My guess is that this expression is older than the English language itself. 

A "matrimonio bianco", "vitt äktenskap", or more commonly "ofullbordat äktenskap" is a rather important concept in the canonic laws within the Catholic church. Actually this is one of very few reasons for annullating a marriage that the Catholic church accepts.
So probably does this expression exists - or has existed - in many Christian countries. 

The "white" perhaps refers to "white bed sheets" - sheets without blood stains - after the wedding night. Bloodstains on the sheets were in old times not only seen as proofs of the brides virginity, but more important proof of sexual intercourse - meaning the consummation of the marriage. 

Lars


----------



## Södertjej

Lars H said:


> The "white" perhaps refers to "white bed sheets" - sheets without blood stains - after the wedding night. Bloodstains on the sheets were in old times not only seen as proofs of the brides virginity, but more important proof of sexual intercourse - meaning the consummation of the marriage.


White is the colour of purity, that's why brides wear white dresses, as a symbol of virginity (well, at least in the past). Never heard of "white bed sheets" though.


----------



## Lars H

Yes, but the "white" in this particular context does not signal purity. 
It signals a unconsummated marriage, which is a negative thing, since this opposes the whole idea of marriage.

So, we should wish the wedding bride to be dressed in white, but we should not wish the marriage as such to be "white"


----------



## Södertjej

Lars H said:


> Yes, but the "white" in this particular context does not signal purity.
> It signals a unconsummated marriage,


Oh yes it's connected to that idea, it means marriage without sex and sex was the opposite to purity by the traditional patriarchal system... 

Please don't get me started on that! I easily get carried away when discussing all that old opressive symbolism!


----------



## cocuyo

Södertjej said:


> Oh yes it's connected to that idea, it means marriage without sex and sex was the opposite to purity by the traditional patriarchal system...
> 
> Please don't get me started on that! I easily get carried away when discussing all that old opressive symbolism!



Me too. And that blood stain thing and virginity is one of my pet peeves. 

There simply is no such thing as hymen and proof of virginity. It's all lore without substance. Blood on the bedsheets would mean that someone's hurt in some way, unless she's menstrruating.


----------



## Lars H

Södertjej said:


> Oh yes it's connected to that idea, it means marriage without sex and sex was the opposite to purity by the traditional patriarchal system...
> 
> Please don't get me started on that! I easily get carried away when discussing all that old opressive symbolism!



Oj! Please don't get me wrong on this topic. I don't express my personal views, I am only reflecting what I think is the church's opinions, and this only in order to try to interpret the expression "vitt äktenskap". I am neither a religious nor a very conservative person.

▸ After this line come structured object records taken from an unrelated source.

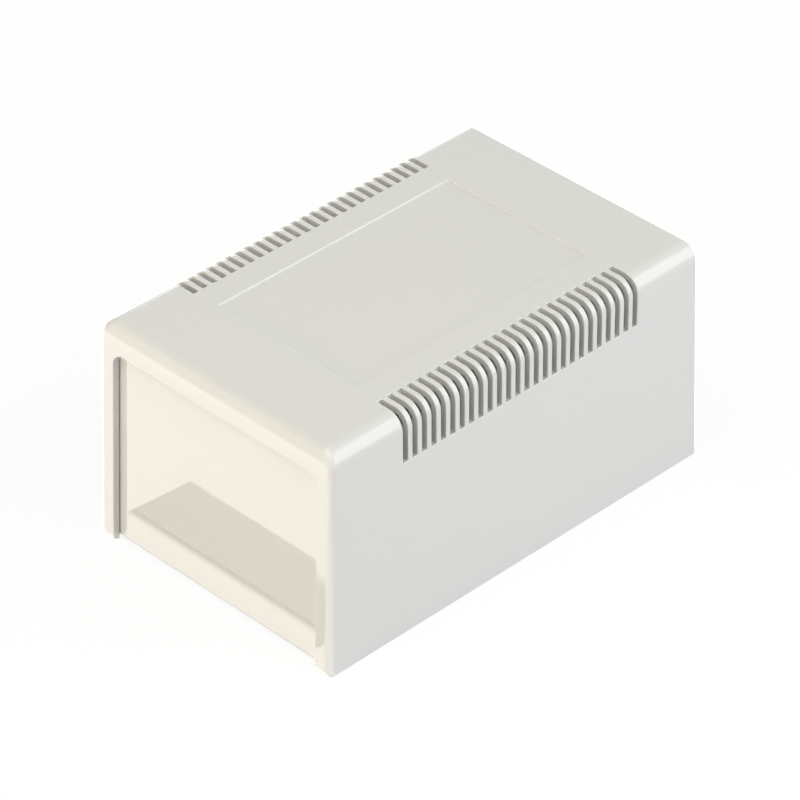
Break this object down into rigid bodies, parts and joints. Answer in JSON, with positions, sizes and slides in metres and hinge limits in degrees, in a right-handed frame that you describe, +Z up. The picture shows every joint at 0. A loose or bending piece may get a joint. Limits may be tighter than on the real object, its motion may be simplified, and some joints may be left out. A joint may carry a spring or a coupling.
{
  "type": "plastic project box",
  "caption": "Ventilated plastic project box: deep one-piece cover with vent slots over its top edges and a label recess, blank end panels, recessed base for a circuit board.",
  "frame": {"origin": "middle of the underside, at the height of the cover's bottom rim, which the box stands on", "axes": "+X to the right seen from the front, +Y from the front panel to the rear panel, +Z up"},
  "size_m": [0.1034, 0.1639, 0.0812],
  "materials": {
    "cover_abs": "satin moulded ABS, pale grey",
    "base_abs": "satin moulded ABS, pale grey",
    "panel_abs": "smooth ABS sheet, pale grey",
    "zinc_steel": "bright zinc plate"
  },
  "bodies": {
    "root": {"cover": "cover_abs", "base": "base_abs", "front_panel": "panel_abs", "rear_panel": "panel_abs", "case_screws": "zinc_steel"}
  },
  "joints": []
}
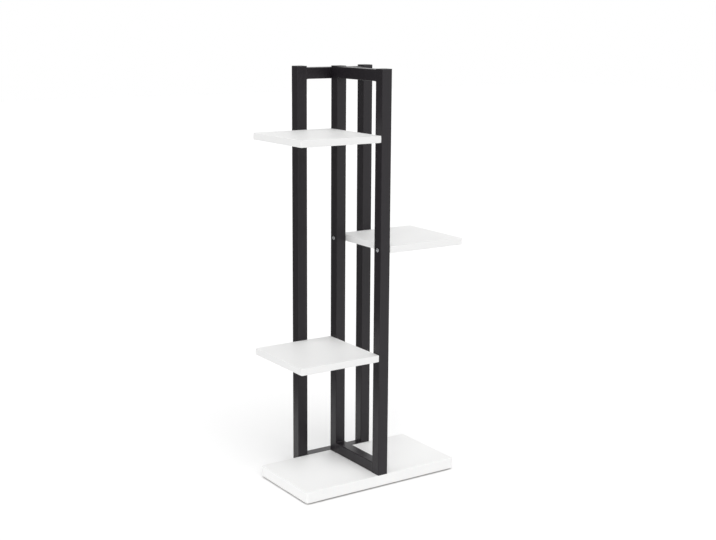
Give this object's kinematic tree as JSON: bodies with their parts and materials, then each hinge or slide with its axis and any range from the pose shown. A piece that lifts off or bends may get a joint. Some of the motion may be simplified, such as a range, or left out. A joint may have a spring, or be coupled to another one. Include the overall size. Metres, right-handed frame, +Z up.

Although the Catholic church strongly dislikes divorces, apparently it dislikes "matrimonios blancos" even more, since the church actually see them as one of very few valid reasons for "annullation" of a marriage.
This is why I don't feel comfortable with connecting "vitt" in "vitt äktenskap" with purity. I hope you can see the contradiction.   

But why would the church support sex within the marriage? For obvious reasons. Without sex, any christian congregation would be doomed to face extinction sooner or later...


----------



## Södertjej

Oh, I know, don't worry I wasn't accusing you of being some kind of Christian Taliban.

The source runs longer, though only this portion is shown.